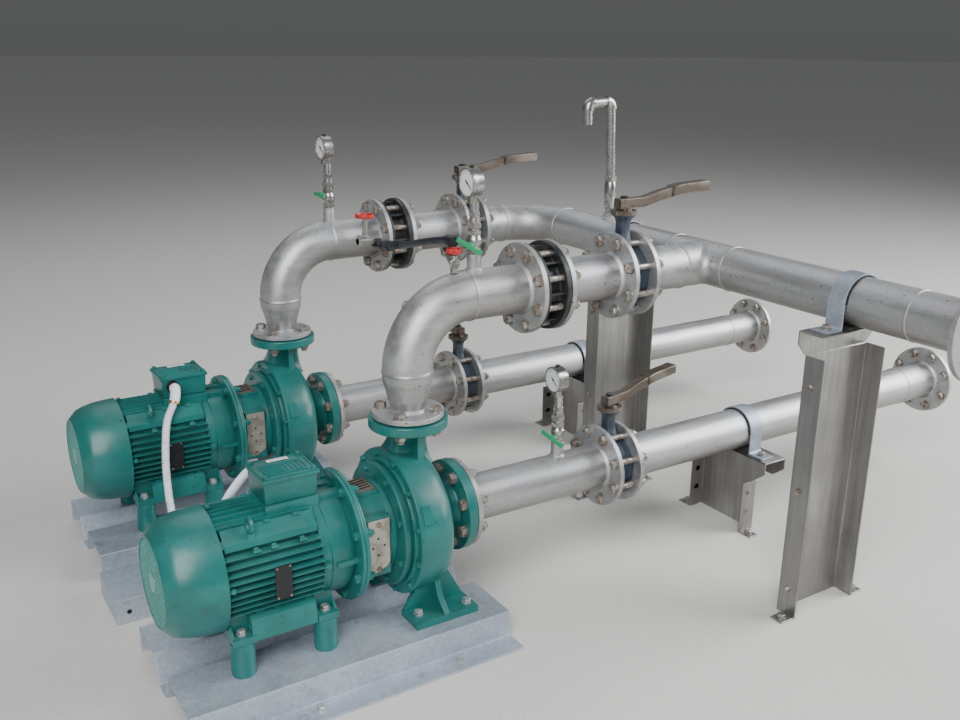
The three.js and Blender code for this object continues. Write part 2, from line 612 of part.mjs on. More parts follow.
// Bypass pipe between the two stop valves: flexible pipe with a fitting at each end.
const BYPASS = [
  [140.5, 41, 905], [144, 60, 903], [165, 100, 895], [192, 240, 866], [215, 380, 833],
  [240, 544, 798], [258, 620, 784], [263, 640, 782],
];
function bypassPipe() {
  const pipe = solidOf(followed(drawnThrough(BYPASS), 9, 8, 16));
  const nut = solidOf(followed(drawnThrough([[253, 592, 789], [241, 540, 798.5]]), 15, 10, 1));
  const sleeve = solidOf(followed(drawnThrough([[243, 550, 797], [225, 446, 821]]), 12, 8, 1));
  const [near, far] = [BYPASS[0], BYPASS[BYPASS.length - 1]];
  const riser = solidOf(bar('z', 10, NEAR_VALVE.z + 12 + GAP, near[2] + 10, [near[0], near[1], 0]));
  const nearNut = solidOf(bar('y', 13, near[1] - 9, near[1] + 26, [near[0] + 1, 0, near[2] - 1]));
  const elbow = solidOf(bar('x', 12, FAR_VALVE.x + 24 + GAP, far[0] + 12,
    [0, FAR_VALVE.y, FAR_VALVE.z - 8]));
  const farNut = solidOf(bar('y', 12.5, FAR_VALVE.y - 40, FAR_VALVE.y + 4, [far[0], 0, far[2]]));
  return join(pipe, nut, sleeve, riser, nearNut, elbow, farNut);
}

// Conduit from a terminal box down to the duct, drawn through chosen points.
function conduit(points) {
  return solidOf(followed(drawnThrough(points), 10.5, 8, 20));
}

const NEAR_CONDUIT = [
  [-338, 66 + GAP, 440], [-338, 76, 440], [-346, 98, 428], [-376, 138, 368], [-392, 190, 292],
  [-402, 258, 206], [-404, 326, 138], [-400, 384, 108], [-399, 398, 96], [-399, 398, DUCT_TOP + 20 + GAP],
];
const FAR_CONDUIT = [
  [-338, LINE_PITCH - 66 - GAP, 440], [-338, 688, 440], [-346, 672, 416], [-376, 650, 368],
  [-394, 622, 302], [-403, 600, 223], [-408, 556, 146], [-405, 500, 108], [-400, 466, 106],
  [-399, 452, 96], [-399, 452, DUCT_TOP + 20 + GAP],
];

const set = new THREE.Group();
set.position.set(-CENTRE_X, -CENTRE_Y, 0);

for (const side of ['near', 'far']) {
  const line = new THREE.Group();
  line.position.set(0, side === 'near' ? 0 : LINE_PITCH, 0);
  set.add(line);
  const shaft = [0, 0, SHAFT_HEIGHT];
  const pipeLevel = [0, 0, DISCHARGE_HEIGHT];
  const gaugeX = DISCHARGE_GAUGE_X[side];
  piece(line, `${side}_baseplate`, basePlate(), galvanised);
  piece(line, `${side}_pump_casing`, pumpCasing(), greenPaint, shaft);
  piece(line, `${side}_lantern`, lantern(), greenPaint, shaft);
  piece(line, `${side}_motor_frame`, motorFrame(), greenPaint, shaft);
  piece(line, `${side}_fan_cowl`, fanCowl(), greenPaint, shaft);
  piece(line, `${side}_terminal_box`, terminalBox(side === 'near' ? 1 : -1), greenPaint, shaft);
  piece(line, `${side}_suction_spool`, suctionSpool(), stainless, shaft);
  piece(line, `${side}_suction_valve`, valveBody(), valveBlue, [SUCTION_VALVE_X, 0, SHAFT_HEIGHT]);
  piece(line, `${side}_suction_lever`, lever(), stainless, [SUCTION_VALVE_X, 0, SHAFT_HEIGHT],
    SUCTION_LEVER_TURN[side]);
  const suctionCock = side === 'near' ? COCK.nearSuction : COCK.far;
  const dischargeCock = side === 'near' ? COCK.nearDischarge : COCK.far;
  piece(line, `${side}_suction_gauge`, gauge(DIAL_HEIGHT.suction, suctionCock), stainless,
    [GAUGE_X, 0, SHAFT_HEIGHT]);
  piece(line, `${side}_suction_cock`, cockHandle(suctionCock), greenPlastic,
    [GAUGE_X, 0, SHAFT_HEIGHT + suctionCock.height]);
  piece(line, `${side}_suction_pipe`, suctionPipe(), stainless, shaft);
  piece(line, `${side}_suction_stub`, suctionStub(), stainless, shaft);
  piece(line, `${side}_suction_support`, lowSupport(), brushedSheet);
  piece(line, `${side}_suction_strap`, strap(), galvanised, [1093, 0, SHAFT_HEIGHT]);
  piece(line, `${side}_discharge_bend`, dischargeBend(gaugeX), stainless, pipeLevel);
  piece(line, `${side}_check_valve`, checkValve(), blackRubber, pipeLevel);
  piece(line, `${side}_discharge_spool`, dischargeSpool(), stainless, pipeLevel);
  piece(line, `${side}_discharge_valve`, valveBody(), valveBlue, [DISCHARGE_VALVE_X, 0, DISCHARGE_HEIGHT]);
  piece(line, `${side}_discharge_lever`, lever(), stainless, [DISCHARGE_VALVE_X, 0, DISCHARGE_HEIGHT]);
  piece(line, `${side}_discharge_gauge`, gauge(DIAL_HEIGHT[side], dischargeCock), stainless,
    [gaugeX, 0, DISCHARGE_HEIGHT]);
  piece(line, `${side}_discharge_cock`, cockHandle(dischargeCock), greenPlastic,
    [gaugeX, 0, DISCHARGE_HEIGHT + dischargeCock.height]);
}
const nearValve = new THREE.Group();
nearValve.position.set(NEAR_VALVE.x, NEAR_VALVE.y, NEAR_VALVE.z);
nearValve.rotation.z = THREE.MathUtils.degToRad(NEAR_VALVE.turn);
set.add(nearValve);
piece(nearValve, 'near_stop_valve', stopValve(bar('z', 9, -22.4, 0), 14, 56), stainless);
piece(nearValve, 'near_handwheel', handwheel(18, BONNET_TOP), redPlastic);
const farValve = new THREE.Group();
farValve.position.set(FAR_VALVE.x, FAR_VALVE.y, FAR_VALVE.z);
farValve.rotation.z = -Math.PI / 2;
set.add(farValve);
const farBonnetTop = BONNET_TOP + FAR_STEM;
piece(farValve, 'far_stop_valve', stopValve(bar('x', 10, -41.5, 0), 24, 24, farBonnetTop), stainless);
piece(farValve, 'far_handwheel', handwheel(28, farBonnetTop), redPlastic);
piece(set, 'header', header(), stainless, [0, 0, DISCHARGE_HEIGHT]);
piece(set, 'header_stub', headerStub(), stainless, [0, 0, DISCHARGE_HEIGHT]);
piece(set, 'vent_stack', ventStack(), stainless, [HEADER_X, VENT_Y, DISCHARGE_HEIGHT]);
for (const [name, y] of [['front', -438], ['middle', 359]]) {
  const stand = new THREE.Group();
  stand.position.set(HEADER_X, y, 0);
  set.add(stand);
  piece(stand, `${name}_support`, tallSupport(), brushedSheet);
  const over = new THREE.Group();
  over.position.set(0, -37, DISCHARGE_HEIGHT);
  over.rotation.z = Math.PI / 2;
  stand.add(over);
  piece(over, `${name}_strap`, strap(), galvanised);
}
piece(set, 'cable_duct', cableDuct(), galvanised);
piece(set, 'bypass_pipe', bypassPipe(), blackRubber);
piece(set, 'near_conduit', conduit(NEAR_CONDUIT), whitePlastic);
piece(set, 'far_conduit', conduit(FAR_CONDUIT), whitePlastic);

export default set;
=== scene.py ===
"""Looks of the duplex pump set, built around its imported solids."""

import math

import bpy
from mathutils import Matrix, Vector


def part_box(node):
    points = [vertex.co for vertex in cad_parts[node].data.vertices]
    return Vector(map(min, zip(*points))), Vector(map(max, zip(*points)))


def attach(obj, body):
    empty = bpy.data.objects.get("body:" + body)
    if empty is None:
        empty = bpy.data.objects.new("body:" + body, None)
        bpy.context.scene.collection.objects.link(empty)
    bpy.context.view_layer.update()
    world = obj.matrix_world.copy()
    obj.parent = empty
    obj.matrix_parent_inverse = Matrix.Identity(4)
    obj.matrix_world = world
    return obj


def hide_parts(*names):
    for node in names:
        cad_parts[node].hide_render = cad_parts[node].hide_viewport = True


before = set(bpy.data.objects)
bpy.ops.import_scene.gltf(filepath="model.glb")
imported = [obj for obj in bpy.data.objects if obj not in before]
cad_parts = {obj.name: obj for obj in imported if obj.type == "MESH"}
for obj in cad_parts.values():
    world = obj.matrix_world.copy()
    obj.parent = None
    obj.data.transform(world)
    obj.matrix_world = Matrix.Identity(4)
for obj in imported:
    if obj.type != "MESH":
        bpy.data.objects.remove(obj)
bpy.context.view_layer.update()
SET = "pump_set"

# Viewpoint, floor and light. The camera stands where the photograph was taken, beyond the fan
# ends on the near side and a little higher than the air vent. The floor is plain and pale, and
# large soft lights stand in for the open sky past a roof's edge.
LENS, SENSOR, FARTHEST = 37.26, 36.0, 200.0
EYE_X, EYE_BEFORE_SHAFT, EYE_HEIGHT = -1.6651, 1.8723, 1.3316
HEADING, DIP, ROLL = math.radians(57.553), math.radians(17.670), 0.0101
FLOOR_REACH = 90.0


def middle(solid, axis):
    """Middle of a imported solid's box along an axis."""
    low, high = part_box(solid)
    return (getattr(low, axis) + getattr(high, axis)) / 2


def linked(name, data):
    """A new object in the scene."""
    made = bpy.data.objects.new(name, data)
    bpy.context.scene.collection.objects.link(made)
    return made


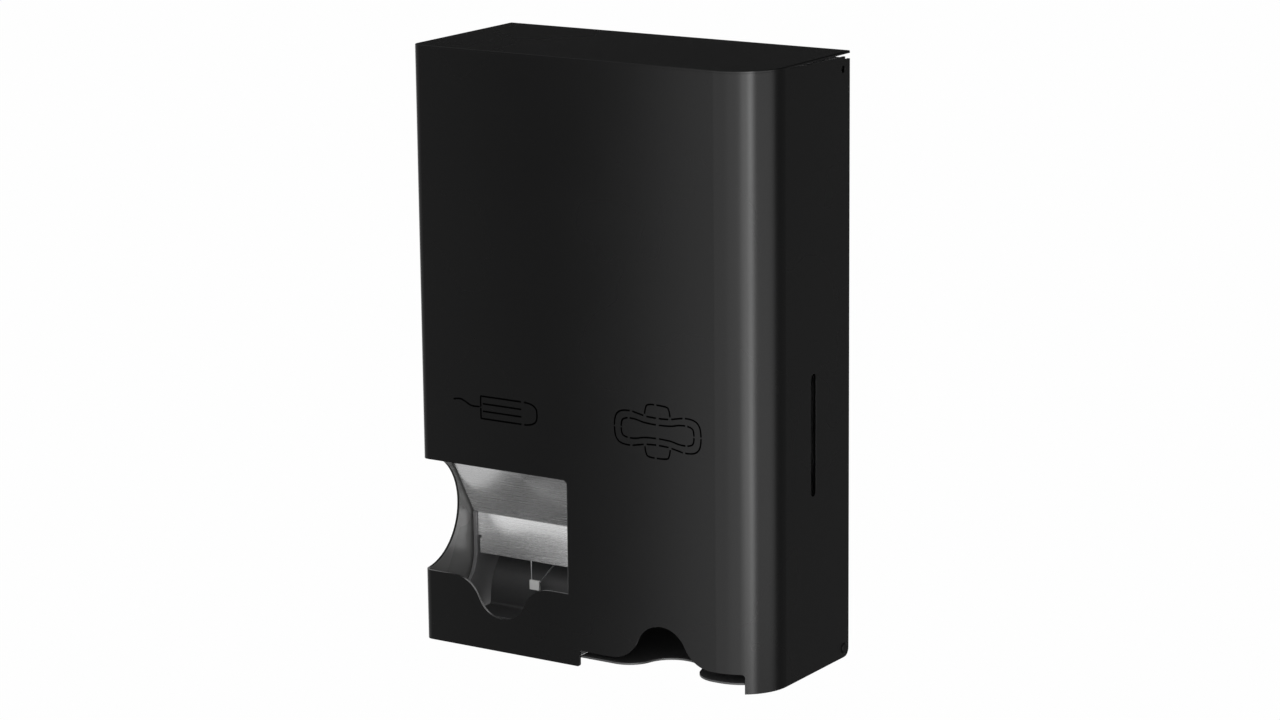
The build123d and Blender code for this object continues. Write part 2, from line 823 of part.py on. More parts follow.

-=-=-=-=-

* **Task description**: Transcribe the records above exactly, beginning at the line that contains "farValve.position.set(FAR_VALVE.x, FAR_VALVE.y, FAR_VALVE.z);" and ending with the line that contains "imported = [obj", both included, and nothing else.

* **Solution to this problem**:
farValve.position.set(FAR_VALVE.x, FAR_VALVE.y, FAR_VALVE.z);
farValve.rotation.z = -Math.PI / 2;
set.add(farValve);
const farBonnetTop = BONNET_TOP + FAR_STEM;
piece(farValve, 'far_stop_valve', stopValve(bar('x', 10, -41.5, 0), 24, 24, farBonnetTop), stainless);
piece(farValve, 'far_handwheel', handwheel(28, farBonnetTop), redPlastic);
piece(set, 'header', header(), stainless, [0, 0, DISCHARGE_HEIGHT]);
piece(set, 'header_stub', headerStub(), stainless, [0, 0, DISCHARGE_HEIGHT]);
piece(set, 'vent_stack', ventStack(), stainless, [HEADER_X, VENT_Y, DISCHARGE_HEIGHT]);
for (const [name, y] of [['front', -438], ['middle', 359]]) {
  const stand = new THREE.Group();
  stand.position.set(HEADER_X, y, 0);
  set.add(stand);
  piece(stand, `${name}_support`, tallSupport(), brushedSheet);
  const over = new THREE.Group();
  over.position.set(0, -37, DISCHARGE_HEIGHT);
  over.rotation.z = Math.PI / 2;
  stand.add(over);
  piece(over, `${name}_strap`, strap(), galvanised);
}
piece(set, 'cable_duct', cableDuct(), galvanised);
piece(set, 'bypass_pipe', bypassPipe(), blackRubber);
piece(set, 'near_conduit', conduit(NEAR_CONDUIT), whitePlastic);
piece(set, 'far_conduit', conduit(FAR_CONDUIT), whitePlastic);

export default set;
=== scene.py ===
"""Looks of the duplex pump set, built around its imported solids."""

import math

import bpy
from mathutils import Matrix, Vector


def part_box(node):
    points = [vertex.co for vertex in cad_parts[node].data.vertices]
    return Vector(map(min, zip(*points))), Vector(map(max, zip(*points)))


def attach(obj, body):
    empty = bpy.data.objects.get("body:" + body)
    if empty is None:
        empty = bpy.data.objects.new("body:" + body, None)
        bpy.context.scene.collection.objects.link(empty)
    bpy.context.view_layer.update()
    world = obj.matrix_world.copy()
    obj.parent = empty
    obj.matrix_parent_inverse = Matrix.Identity(4)
    obj.matrix_world = world
    return obj


def hide_parts(*names):
    for node in names:
        cad_parts[node].hide_render = cad_parts[node].hide_viewport = True


before = set(bpy.data.objects)
bpy.ops.import_scene.gltf(filepath="model.glb")
imported = [obj for obj in bpy.data.objects if obj not in before]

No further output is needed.